America’s hardened stance on the Sino-Tibetan issue under the Trump presidency along with the increasing military skirmishes between Indian and Chinese troops has renewed a conversation about India’s foreign policy on Tibet and its nationhood — an issue that has been creeping to the international centre stage with the advancing age of His Holiness the Dalai Lama and the political upheaval that is expected during the selection of the next spiritual leader of Tibetans across the world.

“India has to make clear in its position to China that any Chinese involvement in the process of selecting the next Dalai Lama simply won’t be acceptable and would remove the legitimacy the position holds within the Tibetan communities across the world and in Tibet,” said Muskaan Malhotra, a final year student at Shri Ram College of Commerce, studying Economics with an emphasis on public policy. “I think there’s a window for us here to correct the wrongs of the past by moving away from a submissive foreign policy towards a more clear-cut one that will renew the faith of the thousands of Tibetans who have called India a second home for decades.”

A central reason for India's passiveness and America’s confrontation on the issue of Chinese occupation of Tibet that Malhotra and many others point towards is India’s geographical proximity to China as opposed to the US that is separated by the communist state by thousands of miles. India also has become increasingly isolated in its immediate neighbourhood in recent years as key regional allies like Nepal and Sri Lanka have caved to increasing Chinese influence in the subcontinent.

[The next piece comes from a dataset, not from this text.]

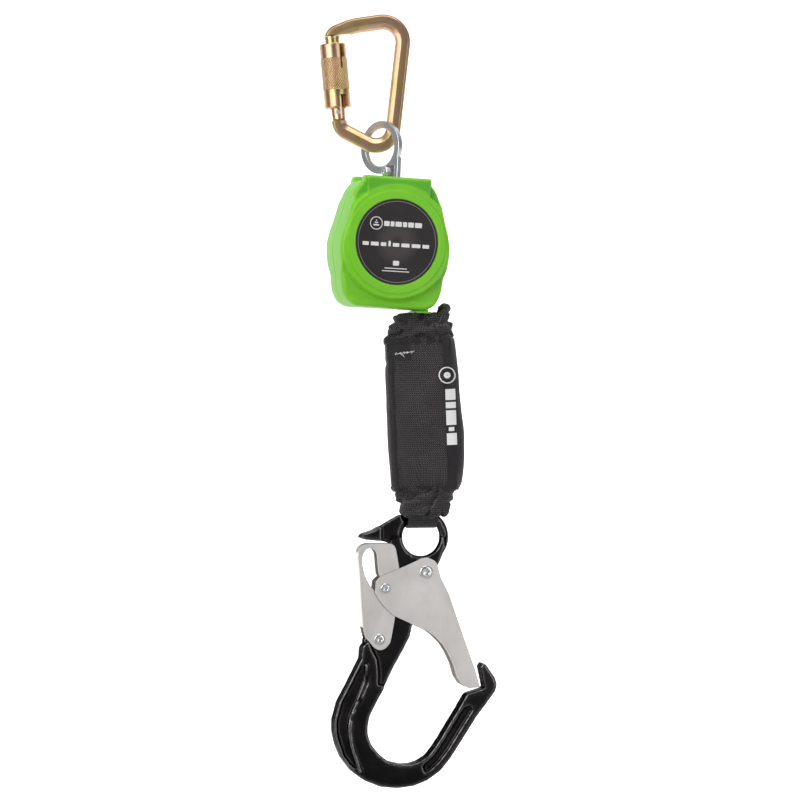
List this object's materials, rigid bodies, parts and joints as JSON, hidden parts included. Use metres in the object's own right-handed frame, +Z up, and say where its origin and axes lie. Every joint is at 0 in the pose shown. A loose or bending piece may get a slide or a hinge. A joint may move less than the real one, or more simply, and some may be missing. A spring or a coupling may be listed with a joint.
{
  "type": "self retracting lifeline",
  "caption": "Compact personal self retracting lifeline: twist-lock carabiner, swivel eye, round-bossed plastic housing with a webbing drum, fabric energy absorber pack and wide scaffold hook.",
  "frame": {"origin": "inside top of the carabiner bow, where the unit hangs from its anchor", "axes": "+Z up along the hanging unit, X right, Y away from the viewer; the carabiner lies in the XZ plane"},
  "size_m": [0.1458, 0.0736, 0.6324],
  "materials": {
    "yellow_zinc": "yellow chromate zinc plate with faint pink and olive bands, semi-bright",
    "bright_zinc": "bright zinc plate, satin",
    "steel": "bright steel",
    "dark_steel": "dark phosphated steel",
    "brass": "plain bearing bronze",
    "green_plastic": "glass-filled nylon, satin moulded",
    "label_print": "printed satin label with a grey ring and plain bars",
    "webbing": "woven polyester webbing",
    "tear_webbing": "red tear webbing",
    "cover_fabric": "black coated nylon weave",
    "white_thread": "white bonded thread",
    "gate_steel": "satin stamped steel sheet",
    "black_anodised": "black anodised forging, satin"
  },
  "bodies": {
    "carabiner": {"carabiner_frame": "yellow_zinc", "carabiner_gate_pin": "steel"},
    "carabiner_gate": {"carabiner_gate": "yellow_zinc", "sleeve_spring": "steel"},
    "sleeve": {"locking_sleeve": "yellow_zinc"},
    "eye": {"swivel_eye": "bright_zinc", "swivel_post": "bright_zinc", "eye_screw": "steel", "eye_screw_nut": "steel", "swivel_washer": "brass", "swivel_nut": "steel"},
    "housing": {"front_shell": "green_plastic", "rear_shell": "green_plastic", "front_label": "label_print", "rear_label": "label_print", "shell_screws": "dark_steel", "web_guide": "green_plastic", "front_chassis_plate": "steel", "rear_chassis_plate": "steel", "chassis_bridge": "steel", "chassis_spacers": "steel", "chassis_rivets": "dark_steel", "drum_shaft": "dark_steel", "shaft_clips": "dark_steel", "ratchet_ring": "steel", "spring_case": "dark_steel", "power_spring": "dark_steel"},
    "drum": {"drum_spool": "dark_steel", "drum_bushes": "brass", "spring_arbor": "steel", "wound_lifeline": "webbing", "pawl_pins": "steel", "pawl_springs": "steel"},
    "pawl_1": {"pawl_1": "dark_steel"},
    "pawl_2": {"pawl_2": "dark_steel"},
    "absorber": {"lifeline_strap": "webbing", "absorber_cover": "cover_fabric", "cover_flap": "cover_fabric", "top_ruffle": "cover_fabric", "bottom_ruffle": "cover_fabric", "tear_webbing": "tear_webbing", "webbing_stitches": "white_thread", "upper_loop": "webbing", "lower_loop": "webbing"},
    "hook": {"hook_body": "black_anodised", "gate_pivot_rivet": "steel", "lever_pivot_rivet": "steel", "gate_spring": "steel", "lever_spring": "steel"},
    "hook_gate": {"hook_gate": "gate_steel", "gate_slot_rivet": "steel"},
    "hook_lever": {"hook_lock_lever": "gate_steel"}
  },
  "joints": [
    {"name": "gate_open", "type": "hinge", "parent": "carabiner", "child": "carabiner_gate", "pos_m": [-0.0316, 0, -0.0675], "axis": [0, 1, 0], "range_deg": [0, 25], "stiffness_Nm_per_rad": 0.12, "springref_deg": -20.05},
    {"name": "sleeve_twist", "type": "hinge", "parent": "carabiner_gate", "child": "sleeve", "pos_m": [-0.0316, 0, -0.0675], "axis": [-0.0872, 0, 0.9962], "range_deg": [0, 70], "stiffness_Nm_per_rad": 0.02, "springref_deg": -28.65},
    {"name": "eye_swing", "type": "hinge", "parent": "carabiner", "child": "eye", "pos_m": [0.0027, 0, -0.0886], "axis": [1, 0, 0], "range_deg": [0, 30]},
    {"name": "housing_swivel", "type": "hinge", "parent": "eye", "child": "housing", "pos_m": [0.012, -0.012, -0.118], "axis": [0.048, 0, 0.9988], "continuous": true},
    {"name": "lifeline_pull", "type": "slide", "parent": "housing", "child": "absorber", "axis": [0, 0, -1], "range_m": [0, 1.2], "stiffness_N_per_m": 10, "springref_m": -1.6, "deforming": ["lifeline_strap"]},
    {"name": "drum_spin", "type": "hinge", "parent": "housing", "child": "drum", "pos_m": [0.00927, -0.012, -0.17493], "axis": [-0.302, 0.9532, 0.0145], "range_deg": [-10, 3360]},
    {"name": "pawl_1_swing", "type": "hinge", "parent": "drum", "child": "pawl_1", "pos_m": [0.0264, -0.00656, -0.17576], "axis": [-0.302, 0.9532, 0.0145], "range_deg": [0, 22], "stiffness_Nm_per_rad": 0.003, "springref_deg": -17.19},
    {"name": "pawl_2_swing", "type": "hinge", "parent": "drum", "child": "pawl_2", "pos_m": [-0.00787, -0.01744, -0.17411], "axis": [-0.302, 0.9532, 0.0145], "range_deg": [0, 22], "stiffness_Nm_per_rad": 0.003, "springref_deg": -17.19},
    {"name": "hook_swing", "type": "hinge", "parent": "absorber", "child": "hook", "pos_m": [0.0358, -0.00384, -0.396], "axis": [0.9781, 0.2079, 0], "range_deg": [-60, 60]},
    {"name": "hook_gate_open", "type": "hinge", "parent": "hook", "child": "hook_gate", "pos_m": [0.03825, -0.00332, -0.4438], "axis": [-0.2079, 0.9781, 0], "range_deg": [0, 38], "stiffness_Nm_per_rad": 0.15, "springref_deg": -22.92},
    {"name": "lever_squeeze", "type": "hinge", "parent": "hook", "child": "hook_lever", "pos_m": [0.00059, -0.01132, -0.4983], "axis": [-0.2079, 0.9781, 0], "range_deg": [0, 13.5], "stiffness_Nm_per_rad": 0.1, "springref_deg": -17.19}
  ],
  "couplings": [
    {"joint": "drum_spin", "follows": "lifeline_pull", "rad_per_m": 48.695},
    {"joint": "lever_squeeze", "follows": "hook_gate_open", "ratio": 0.35}
  ]
}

“There is a dilemma that has become central to the Indian stance on Tibet as India is a democratic state that is wilfully ignoring the authoritarian oppression of an entire people in its immediate geographic neighbourhood because of this decades old policy on mutual non-intervention,” said Naina Khurana, a third year student studying Economics at Miranda House, Delhi University.

“I do worry about the kind of precedent India would set by taking a more vocal stance on Tibet, which China considers an internal matter, as it would open the gates for the Chinese to comment on the wide variety of internal issues that are pervading our nation — from the farmers’ protests to the Kashmiri autonomy, she added.”

Khurana’s comments perfectly sum up the opposing lines of thought that have manifested a mostly neutral and non-existent stance of India in the past few decades. From India’s surrender of the British-inherited extraterritorial rights to Chinese annexation in 1954 to A.B. Vajpayee’s recognition of the Tibetan Autonomous Region as a part of China in a joint statement made with the Chinese Premier in 2003. India has had a disastrous record of stopping China’s advances in the Trans-Himalayan area. While India has continued to uphold the idea of a unified China as imagined in the Panchsheel treaty, China is now laying claims to Arunachal Pradesh by designating it as South Tibet and also controls one-fifth of the Kashmir region that India has claims to.

“This issue has been absolutely bungled from the start and now it has become so much harder for India to stand up to China on any issue, including Tibetan sovereignty. Due to the heavy reliance of the Indian economy on Chinese imports with China enjoying an over 36-billion-dollar trade surplus with India,” said Arpita Makker, a student at Delhi University’s SGTB Khalsa College.

“India can’t even take swift actions when China impedes on its own territory and is forced to resort to actions like banning Chinese applications and mild economic sanctions. I don’t think there's an appetite for aggressively retorting against China on any issue, including the ever-important topic of Tibetan autonomy and nationhood, she mentioned.”

Despite all the socio-political roadblocks that college students list when probed about the possibility of a major shift in India’s foreign policy on Tibet, the running thread in all conversations is hope and aspiration for definitive change for the people of Tibet and the exiled population. “I used to go to MT (MajnuKa Tilla) a lot as a Delhi University student, which is basically a Tibetan refugee camp, and the people there are hopeful with regards to going back to their homeland and it being an autonomous zone. And I do respect their right to self-determination,” said Nikita Bhatia, a recent graduate of Delhi University, acknowledging the limited possibilities of change in the Indian stance without the United States and the European Union building more concrete diplomatic and economic pressure on China.